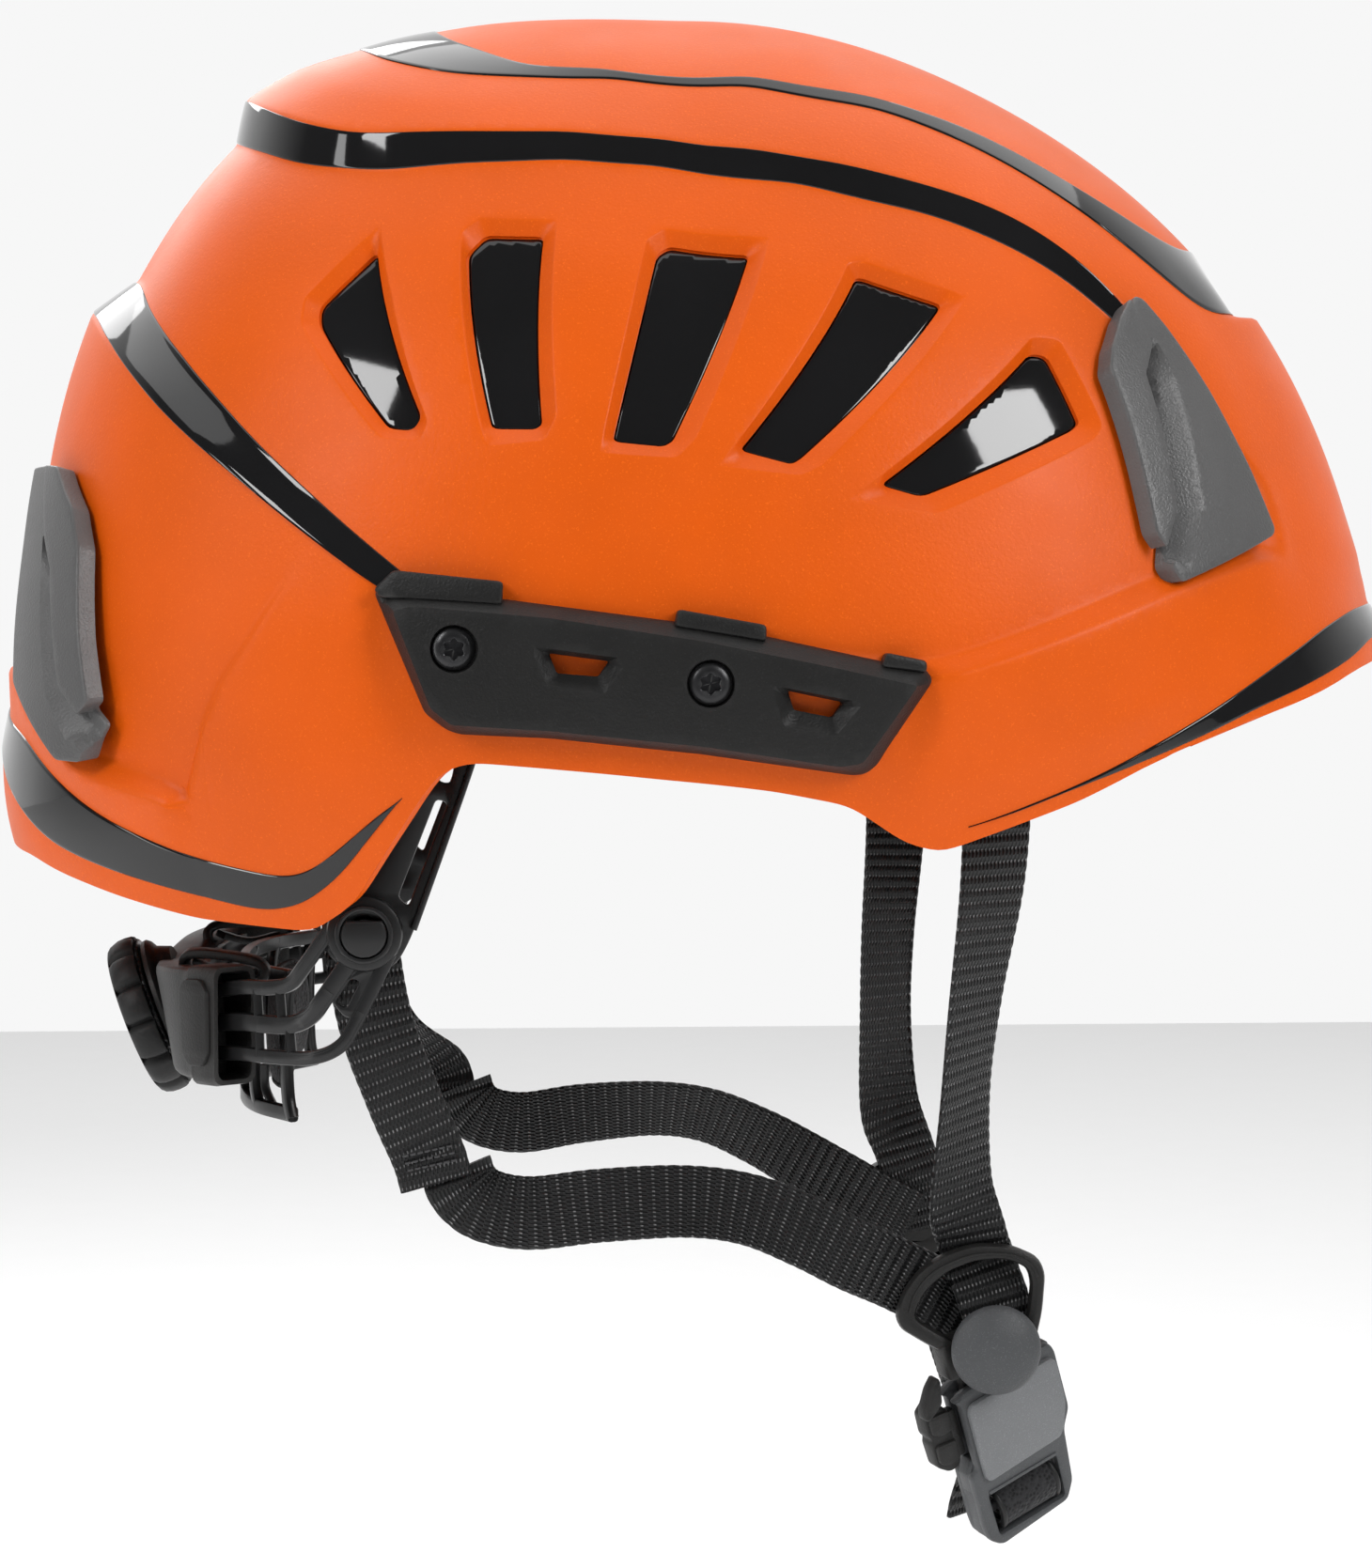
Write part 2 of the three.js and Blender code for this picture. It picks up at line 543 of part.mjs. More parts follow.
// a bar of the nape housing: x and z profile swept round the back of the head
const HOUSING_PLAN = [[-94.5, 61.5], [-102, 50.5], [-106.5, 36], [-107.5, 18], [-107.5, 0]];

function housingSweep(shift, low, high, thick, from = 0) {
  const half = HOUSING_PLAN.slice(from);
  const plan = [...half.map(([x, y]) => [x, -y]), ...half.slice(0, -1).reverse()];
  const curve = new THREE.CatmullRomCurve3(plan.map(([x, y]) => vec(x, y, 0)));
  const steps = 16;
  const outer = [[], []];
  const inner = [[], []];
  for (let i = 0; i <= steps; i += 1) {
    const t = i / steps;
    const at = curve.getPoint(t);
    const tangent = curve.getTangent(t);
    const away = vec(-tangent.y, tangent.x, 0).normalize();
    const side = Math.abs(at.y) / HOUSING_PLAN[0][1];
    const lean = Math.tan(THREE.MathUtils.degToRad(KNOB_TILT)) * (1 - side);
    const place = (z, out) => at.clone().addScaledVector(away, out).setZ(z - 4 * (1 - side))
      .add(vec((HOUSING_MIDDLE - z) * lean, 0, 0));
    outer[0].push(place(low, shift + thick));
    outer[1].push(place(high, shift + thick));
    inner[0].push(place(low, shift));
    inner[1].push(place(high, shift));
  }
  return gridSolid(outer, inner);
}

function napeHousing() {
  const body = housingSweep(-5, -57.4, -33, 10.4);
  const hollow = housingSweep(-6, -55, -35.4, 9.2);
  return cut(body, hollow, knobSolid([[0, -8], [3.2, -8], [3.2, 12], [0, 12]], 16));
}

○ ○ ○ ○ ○

(Goal) Recite the full listing above exactly.

(Result below)
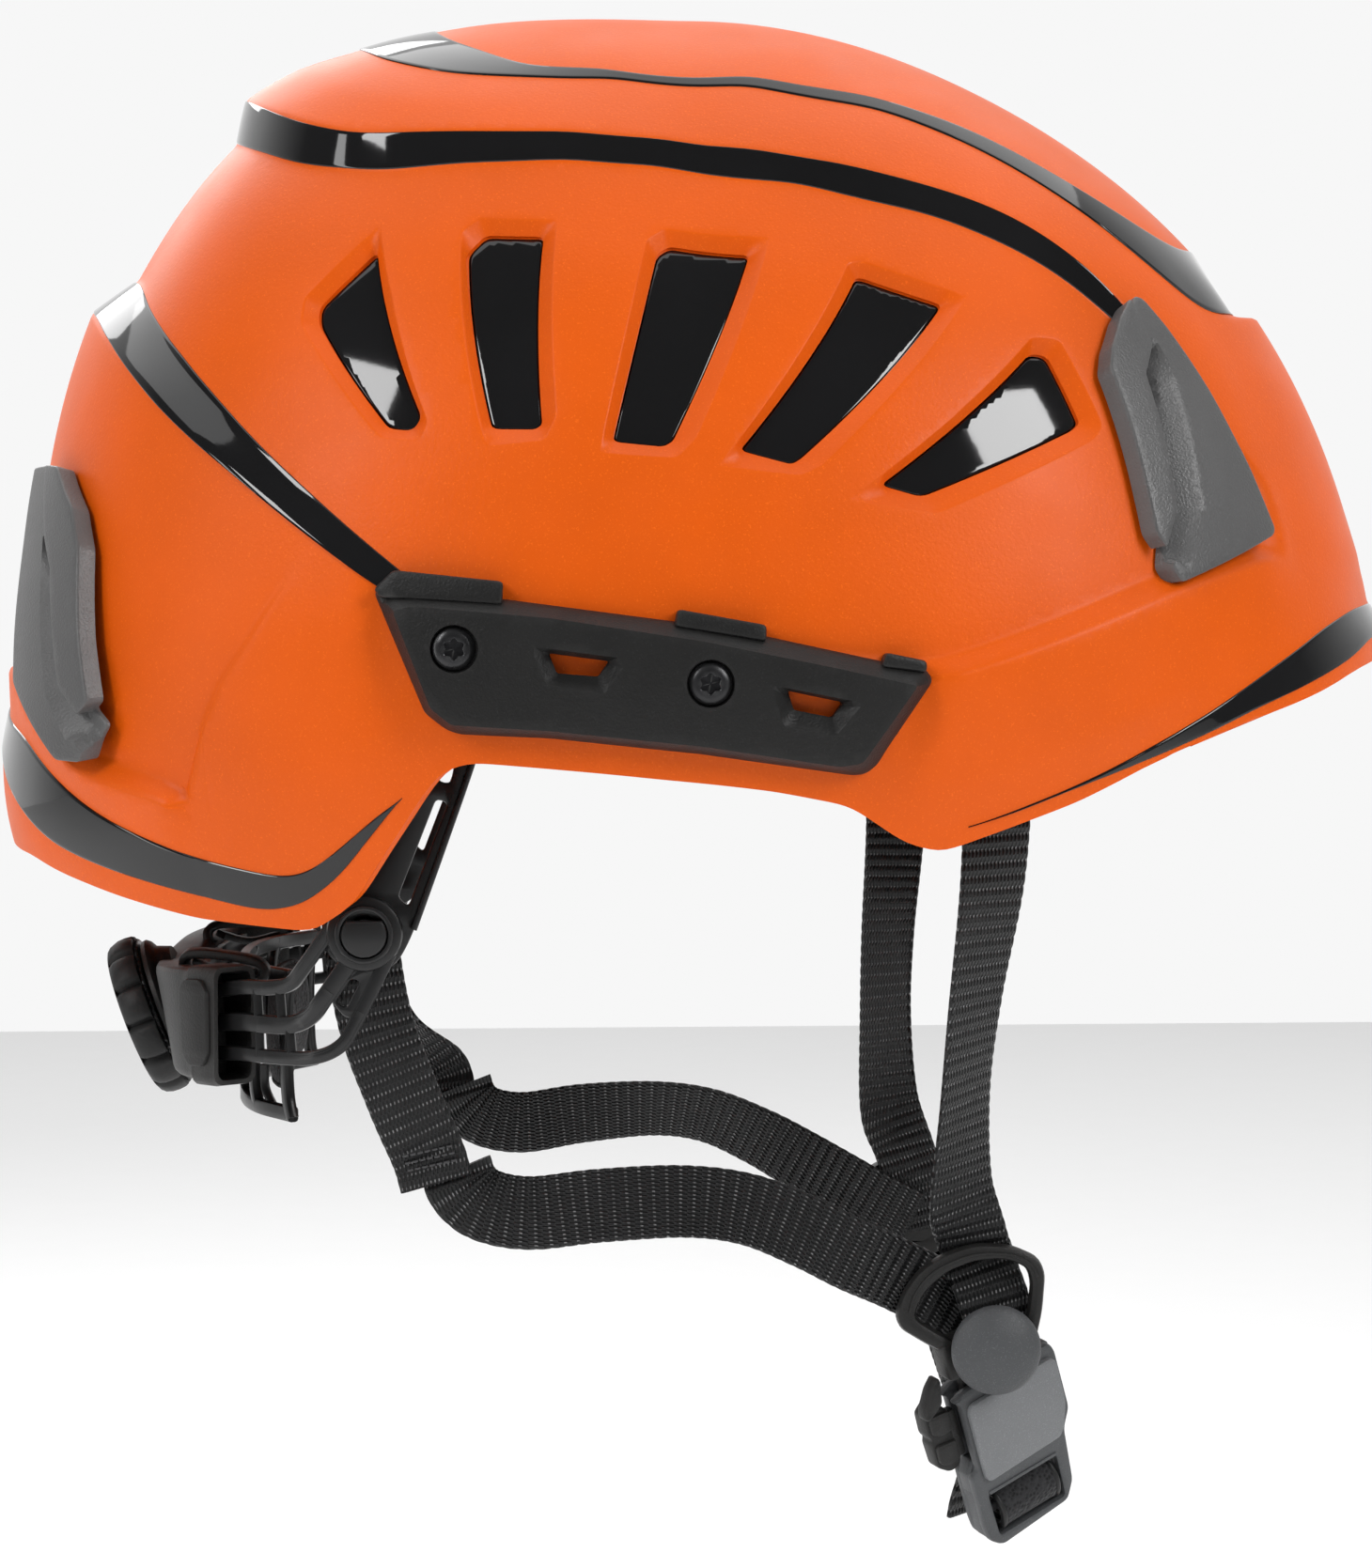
Write part 2 of the three.js and Blender code for this picture. It picks up at line 543 of part.mjs. More parts follow.
// a bar of the nape housing: x and z profile swept round the back of the head
const HOUSING_PLAN = [[-94.5, 61.5], [-102, 50.5], [-106.5, 36], [-107.5, 18], [-107.5, 0]];

function housingSweep(shift, low, high, thick, from = 0) {
  const half = HOUSING_PLAN.slice(from);
  const plan = [...half.map(([x, y]) => [x, -y]), ...half.slice(0, -1).reverse()];
  const curve = new THREE.CatmullRomCurve3(plan.map(([x, y]) => vec(x, y, 0)));
  const steps = 16;
  const outer = [[], []];
  const inner = [[], []];
  for (let i = 0; i <= steps; i += 1) {
    const t = i / steps;
    const at = curve.getPoint(t);
    const tangent = curve.getTangent(t);
    const away = vec(-tangent.y, tangent.x, 0).normalize();
    const side = Math.abs(at.y) / HOUSING_PLAN[0][1];
    const lean = Math.tan(THREE.MathUtils.degToRad(KNOB_TILT)) * (1 - side);
    const place = (z, out) => at.clone().addScaledVector(away, out).setZ(z - 4 * (1 - side))
      .add(vec((HOUSING_MIDDLE - z) * lean, 0, 0));
    outer[0].push(place(low, shift + thick));
    outer[1].push(place(high, shift + thick));
    inner[0].push(place(low, shift));
    inner[1].push(place(high, shift));
  }
  return gridSolid(outer, inner);
}

function napeHousing() {
  const body = housingSweep(-5, -57.4, -33, 10.4);
  const hollow = housingSweep(-6, -55, -35.4, 9.2);
  return cut(body, hollow, knobSolid([[0, -8], [3.2, -8], [3.2, 12], [0, 12]], 16));
}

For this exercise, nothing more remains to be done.